Record list:
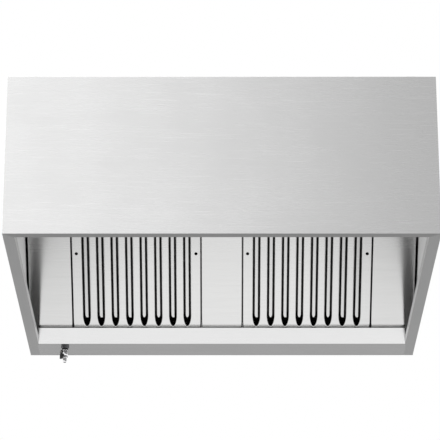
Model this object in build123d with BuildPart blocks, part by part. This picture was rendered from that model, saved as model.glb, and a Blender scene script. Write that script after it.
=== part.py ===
from build123d import *
import os
from math import cos, radians, sin, tan

# Commercial wall canopy hood, hung from four threaded rods.
# Millimetres. X runs to the right, Y from the cook towards the wall, Z up.
# The origin is the middle of the four hanging holes, on top of the hanger rails.

os.makedirs("parts", exist_ok=True)

# Overall size of the casing
hood_width = 1219.2
hood_depth = 1066.8
hood_height = 480.0
casing_sheet = 1.2
bend_radius = 1.8
weld_flange = 25.0
flange_clearance = 2.0
cut_overrun = 5.0

# Grease gutters along the front and side rims
side_gutter_width = 32.5
front_gutter_width = 26.6
gutter_lip_height = 27.0
hem_width = 4.0
hem_depth = 9.0

# Grease trough along the back
trough_depth = 111.2
trough_wall_height = 49.6
trough_flare = 25.0
trough_back_flange = 30.0
trough_flange_width = 11.0
trough_flange_fall = 21.6

# Filter bank
bank_slope = 45.0
filter_length = 498.0
filter_thickness = 47.0
filter_advance = 7.7
seat_height = 48.5
filter_gap = 4.4
filter_lift = 22.0
centre_blank_width = 124.8
outer_blank_width = 132.3
wall_gap = 5.9

# Rails that hold the filter bank
rail_play = 1.5
lower_rail_lip = 6.0
upper_rail_overlap = 16.0
lift_clearance = 2.0
closure_lap = 30.0
weep_hole_radius = 4.0
weep_hole_end_margin = 69.6
weep_hole_count = 19
rail_bracket_sheet = 2.0
rail_bracket_side_inset = 77.0
rail_bracket_count = 3
rail_bracket_inset = 4.0
rail_bracket_foot_gap = 18.8

# Baffle filters
filter_sheet = 0.8
filter_rim_depth = 12.0
frame_side_leg = 21.0
frame_end_leg = 7.0
frame_rear_leg = 50.0
slot_count = 8
stile_margin = 19.1
slot_width = 22.8
slot_end_margin = 9.0
slot_end_reach = 42.0
slot_lip_depth = 5.0
hook_hole_radius = 4.9
hook_hole_inset = 13.5
hook_hole_raise = 9.8
crown_width = 10.2
crown_depth = 4.0
crown_end_reach = 16.0
baffle_end_margin = 38.0
baffle_bend = 1.0
rear_slot_width = 20.0
rear_slot_end_margin = 24.0
filter_rivet_radius = 2.0
filter_rivet_head_radius = 3.6
filter_rivet_head = 1.4
filter_rivet_end_margin = 90.0
filter_rivet_count = 3

# Blanking panels
blank_rivet_radius = 2.4
blank_rivet_head_radius = 4.6
blank_rivet_head = 1.6
blank_rivet_spread = 70.0
blank_rivet_drop = 8.0
rivet_clearance = 0.1

# Exhaust collar on the roof
collar_length = 304.8
collar_width = 254.0
collar_height = 101.6
collar_flange = 30.0
collar_hole_radius = 4.5
collar_rivet_radius = 2.4
collar_rivet_head_radius = 4.8
collar_rivet_head = 1.6
collar_rivet_end_margin = 9.9
collar_rivet_count = 4

# Hanger rails and roof stiffeners
hanger_rise = 22.0
hanger_sheet = 3.0
hanger_bend = 5.0
hanger_foot = 36.0
hanger_flange = 44.0
hanger_edge_inset = 26.0
hanger_end_inset = 60.0
hanging_hole_radius = 7.0
hanging_hole_inset = 110.0
hanger_bolt_radius = 4.0
hanger_bolt_clearance = 0.3
hanger_bolt_flats = 13.0
hanger_bolt_head = 5.3
hanger_nut_height = 6.5
hanger_bolt_tail = 2.0
hanger_bolt_end_inset = 38.4
hanger_bolt_count = 4
stiffener_width = 40.0
stiffener_foot = 16.0
stiffener_height = 18.0
stiffener_first = 200.0
stiffener_pitch = 230.0
stiffener_clearance = 12.0

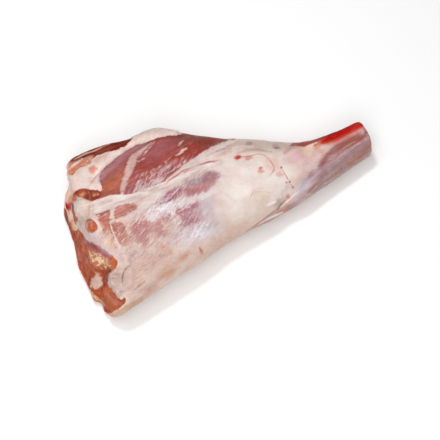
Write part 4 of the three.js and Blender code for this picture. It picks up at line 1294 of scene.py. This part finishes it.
# %% Blood spots
# Each row: centre, radius, stretch, degrees, tone.
BLOOD_SPOTS = [
    ((17.5, 59), 2.6, 1.5, 15, "B81C10"), ((46, 46), 1.8, 1.5, 0, "BC3A28"),
    ((46, 42.5), 3.0, 1.2, 0, "DD9C90"), ((71.5, 46.5), 1.5, 1.0, 0, "A32A20"),
    ((80, 10), 2.8, 1.1, 40, "CE8478"), ((70, 38), 3.0, 1.3, 0, "DDB3AA"),
    ((-77, -52.5), 2.4, 1.2, 0, "D8988C"), ((-28.6, -58), 2.2, 2.0, -65, "C98A76"),
    ((31, 58), 2.4, 1.8, 10, "D09086"), ((82, 28.5), 1.0, 1.2, 0, "AA4038"),
    ((86, 21.5), 1.1, 1.3, 40, "A5564E"), ((78, 28), 1.0, 1.6, 0, "C99086"),
]
spot_noise = rough_noise(P, 3, 211)
for centre, radius, stretch, degrees, code in BLOOD_SPOTS:
    blot = spot(centre, radius, stretch, degrees) + 0.45 * radius * spot_noise
    paint(blot, 0.9 * radius, 0.9, white=code, lean=code)
print("blood spots:", len(BLOOD_SPOTS))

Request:
Copy every line that contains the string "scene".

Answer to the exercise:
Model this object in build123d with BuildPart blocks, part by part. This picture was rendered from that model, saved as model.glb, and a Blender scene script. Write that script after it.
Write part 4 of the three.js and Blender code for this picture. It picks up at line 1294 of scene.py. This part finishes it.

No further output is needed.